Karen Spiers, a spokesperson for the B.C. Innovation Council (BCIC) and the B.C. Acceleration Program (BCAP), the major initiative the BCIC has funded since 2011, says an assessment of the program completed this past fall showed it had helped create 408 businesses that generated $37.5 million in economic activity, attracted overall investment of $112 million and created more than 1,090 jobs in the province since BCAP was launched.

BCIC provides some of the funding for one of VIATEC's programs, the Accelerator Program.

The BCIC has other initiatives, including BC Tech Works, which helps match students with tech companies, and the New Venture Competition, in which start-ups compete for a prize that recognizes the potential of the technologies they have developed.

BCAP’s BC Acceleration Network and BCIC are definitely not top-down, overly bureaucratized programs. Based in Vancouver, they employ a total of 12–15 people.

BCIC leverages its clout by using other programs in the province, as well as federal ones. But its strength, says Spiers, is its locally based nature, with 13 different accelerator programs in various parts of the province. Four of those, including a program focused on wireless technologies and others focused on life sciences and clean tech, are technology-based, rather than based on geography.

There’s also an online platform to support participants.

The key to the success of the program is the mentoring approach, offered by a successful entrepreneur who acts as the executive in residence.

They and others familiar with successful start-ups evaluate business ideas and help start-ups the develop entrepreneurial skills, overcome barriers to success, become investment-ready and network among peers.
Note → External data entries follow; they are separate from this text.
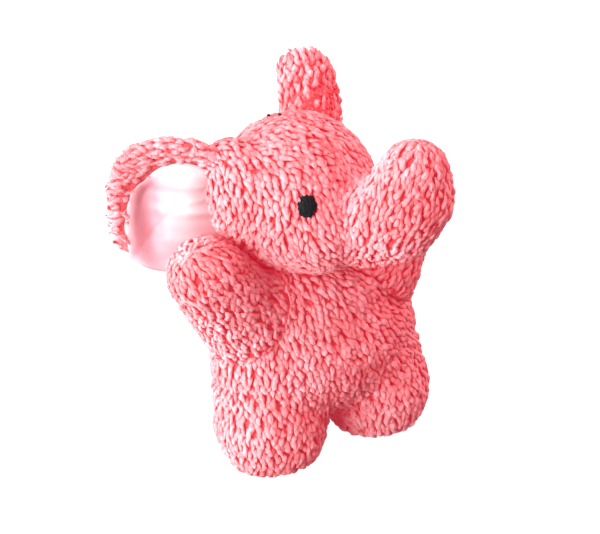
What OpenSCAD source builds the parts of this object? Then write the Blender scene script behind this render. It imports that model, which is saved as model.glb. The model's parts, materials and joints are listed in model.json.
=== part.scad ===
// Stuffed toy elephant: pile-fabric skins sewn round loose fibre filling.
// The toy stands on its two feet. +X is its left, -Y is its front, +Z is up.
// Each limb is a ball-rooted unit in a round socket, so that it can flex where it is sewn on.

/* [Torso] */
// Half of the width at the hips
hip_half_w = 49.5; // [44:0.5:52]
// Half of the width at the shoulders
shoulder_half_w = 36; // [32:0.5:38]
// Half of the depth, back to belly
torso_half_d = 33; // [28:0.5:37]
// Height of the torso's lower end
torso_bottom_z = 45; // [44:0.5:47]
// Height of the torso's upper end
torso_top_z = 94.5; // [92:0.5:95]
// Radius of the neck that the head is sewn to
neck_r = 17; // [14:0.5:19]
// Height of the neck's top
neck_top_z = 106; // [102:0.5:110]

/* [Legs] */
// Distance from the middle of the toy to the middle of a leg
leg_x = 29; // [28:0.5:31]
// Half of a leg's width
leg_half_w = 25; // [22:0.5:26]
// Half of a leg's depth
leg_half_d = 26; // [24:0.5:28]
// Height of the point that a leg swings about
hip_z = 37; // [34:0.5:38]
// Radius of a leg's root
hip_r = 20; // [17:0.5:21]

/* [Arms] */
// Distance from the middle of the toy to the point that an arm swings about
arm_root_x = 40; // [39:0.5:44]
// Height of that point
arm_root_z = 86; // [84:0.5:88]
// Radius of an arm
arm_r = 17; // [14:0.5:18]
// Length from that point to the end of the paw
arm_len = 42; // [36:0.5:44]
// Angle of the right arm above the horizontal
right_arm_raise = 41; // [30:1:44]
// Angle of the left arm above the horizontal
left_arm_raise = 50; // [30:1:52]
// How far the right arm reaches forward of straight sideways
right_arm_forward = 31; // [20:1:34]
// How far the left arm reaches forward of straight sideways, and a minus sign is back
left_arm_forward = -12; // [-15:1:15]

/* [Head] */
// Height of the head's middle
head_z = 130.5; // [130.5:0.5:133]
// Distance of the head's middle in front of the torso's middle
head_forward = 6; // [3:0.5:8]
// Half of the head's length, nape to brow
head_half_l = 36; // [34:0.5:38]
// Half of the head's width, side to side
head_half_w = 38; // [36:0.5:39]
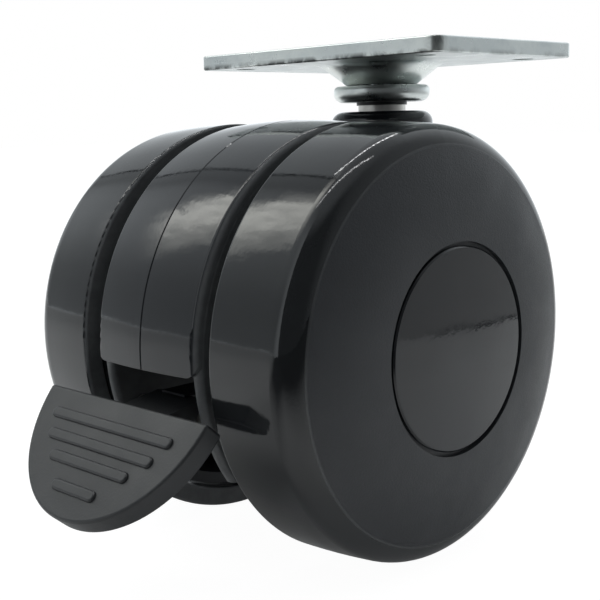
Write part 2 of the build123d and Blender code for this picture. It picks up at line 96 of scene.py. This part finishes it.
FLOOR_HALF = 6.0
FLOOR_GAP = 0.0002  # the paper lies this far below the wheels
FLOOR_GLOW = 0.28
FLOOR_JOINT_AT = 0.441  # as x - y, which grows to the camera's right
WHEELS_AT = (-0.04, 0.0, FLOOR_Z)
WHITE = (1.0, 1.0, 1.0)
DARK = (0.05, 0.05, 0.05)


def cool(value):
    """A grey with the surround's faint teal cast."""
    return (value * 0.95, value * 1.01, value * 1.05)


def times(tone, factor):
    """A colour made lighter or darker."""
    return tuple(channel * factor for channel in tone)


# ---------------------------------------------------------------- node helpers
class Net:
    """A material's or world's net of nodes, built by short calls that return an output socket."""

    def __init__(self, tree):
        self.tree = tree
        self.tree.nodes.clear()

    def node(self, kind, **settings):
        made = self.tree.nodes.new(kind)
        for key, value in settings.items():
            setattr(made, key, value)
        return made

    def link(self, output, target):
        self.tree.links.new(output, target)

    def put(self, value, target):
        """Links a socket, or sets a plain value."""
        if isinstance(value, bpy.types.NodeSocket):
            self.link(value, target)
        else:
            target.default_value = value

    def split(self, vector):
        """The x, y and z of a vector."""
        made = self.node("ShaderNodeSeparateXYZ")
        self.link(vector, made.inputs[0])
        return made.outputs

    def math(self, operation, a, b=0.0, clamp=False):
        made = self.node("ShaderNodeMath", operation=operation, use_clamp=clamp)
        self.put(a, made.inputs[0])
        self.put(b, made.inputs[1])
        return made.outputs[0]

    def product(self, first, *others):
        for other in others:
            first = self.math("MULTIPLY", first, other)
        return first

    def degrees(self, rise, run):
        """The angle of a direction, in degrees."""
        return self.product(self.math("ARCTAN2", rise, run), 180.0 / math.pi)

    def vector(self, operation, a, b):
        """A sum or product of vectors, or for DISTANCE the number between two points."""
        made = self.node("ShaderNodeVectorMath", operation=operation)
        self.put(a, made.inputs[0])
        self.put(b, made.inputs[1])
        return made.outputs["Value" if operation == "DISTANCE" else "Vector"]

    def scaled(self, colour, factor):
        made = self.node("ShaderNodeVectorMath", operation="SCALE")
        made.inputs[0].default_value = colour
        self.link(factor, made.inputs["Scale"])
        return made.outputs[0]

    def noise(self, coordinates, scale, detail=3.0, rough=0.5, distortion=0.0):
        made = self.node("ShaderNodeTexNoise")
        self.link(coordinates, made.inputs["Vector"])
        made.inputs["Scale"].default_value = scale
        made.inputs["Detail"].default_value = detail
        made.inputs["Roughness"].default_value = rough
        made.inputs["Distortion"].default_value = distortion
        return made.outputs["Fac"]

    def ramp(self, factor, stops, mode="LINEAR"):
        made = self.node("ShaderNodeValToRGB")
        made.color_ramp.interpolation = mode
        elements = made.color_ramp.elements
        while len(elements) < len(stops):
            elements.new(0.5)
        for element, (position, colour) in zip(elements, stops):
            element.position = position
            element.color = (*colour, 1.0)
        self.link(factor, made.inputs[0])
        return made.outputs[0]

    def remap(self, value, low, high, to_low=0.0, to_high=1.0, smooth=False):
        """Takes low..high to to_low..to_high, and holds the end values outside."""
        made = self.node("ShaderNodeMapRange")
        made.interpolation_type = "SMOOTHSTEP" if smooth else "LINEAR"
        self.put(value, made.inputs[0])
        for socket, number in zip(made.inputs[1:5], (low, high, to_low, to_high)):
            socket.default_value = number
        return made.outputs[0]

    def mix(self, factor, a, b):
        """Colour a where the factor is 0, colour b where it is 1."""
        made = self.node("ShaderNodeMix", data_type="RGBA")
        self.put(factor, made.inputs[0])
        for value, socket in ((a, made.inputs[6]), (b, made.inputs[7])):
            self.put((*value, 1.0) if isinstance(value, tuple) else value, socket)
        return made.outputs[2]

    def bump(self, height, distance, strength=1.0, normal=None):
        made = self.node("ShaderNodeBump")
        made.inputs["Distance"].default_value = distance
        made.inputs["Strength"].default_value = strength
        self.link(height, made.inputs["Height"])
        if normal is not None:
            self.link(normal, made.inputs["Normal"])
        return made.outputs[0]


def surface(name):
    """A new material: its net of nodes, its Principled shader and object coordinates."""
    material = bpy.data.materials.new(name)
    material.use_nodes = True
    net = Net(material.node_tree)
    shader = net.node("ShaderNodeBsdfPrincipled")
    output = net.node("ShaderNodeOutputMaterial")
    net.link(shader.outputs[0], output.inputs[0])
    place = net.node("ShaderNodeTexCoord").outputs["Object"]
    return material, net, shader, place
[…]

It costs companies $200 monthly for this.

Aside from several successful start-ups the Victoria-based accelerator has spawned (such as Foundry Spatial, see A Way With Water: Point and click software simplifies hydrology and watershed management), there have been dozens of success stories that have led to new businesses created province-wide.

A similar agency in Alberta is called Alberta Innovates - Technology Futures (AITF). It is the technology-focused leg of a much more ambitious system called Alberta Innovates, which includes four agencies: Alberta Innovates - Technology Futures, Alberta Innovates - Bio Solutions, Alberta Innovates - Energy and Environment Solutions and Alberta Innovates - Health Solutions.

Cory Fries, vice-president, investments, for AITF says that division, which receives funding of about $90 million per year and employs 550, has been responsible for bringing dozens of new technologies to market.

Many are energy related, says Fries, who has been with the agency for four years and worked with entrepreneurs and small- and medium-sized companies most of his career.

For instance, AITF has funded work aimed at improving the effectiveness of SAGD technologies used in the oilsands in order to improve energy efficiencies and water use. In that respect, it’s a successor to the former Alberta Oil Sands Technology and Research Authority (AOSTRA), which pioneered many of the technologies used in the oilsands.

But it isn’t only involved in energy industry technologies, he says. It was a catalyst for the development of a number of technologies for oriented strand board used in the forestry industry. Just two of those technologies led to the export of products to Asia and the creation of 300 jobs in Alberta.

Overall, he says the agencies operating under the Alberta Innovates umbrella have been responsible for many new technologies and products. He says it’s a story his agency has not effectively told in the past, but it is developing a new communications strategy aimed at doing so.

“We need to improve the telling of our story,” says Fries. “We’ve created billions of dollars in economic activity.”

Like the B.C. program, AITF has a geographical footprint throughout the province, with catalyst networks in Calgary, Edmonton, Red Deer, Lethbridge and Grande Prairie. Those local divisions work with economic development bodies in those areas to service entrepreneurs province-wide.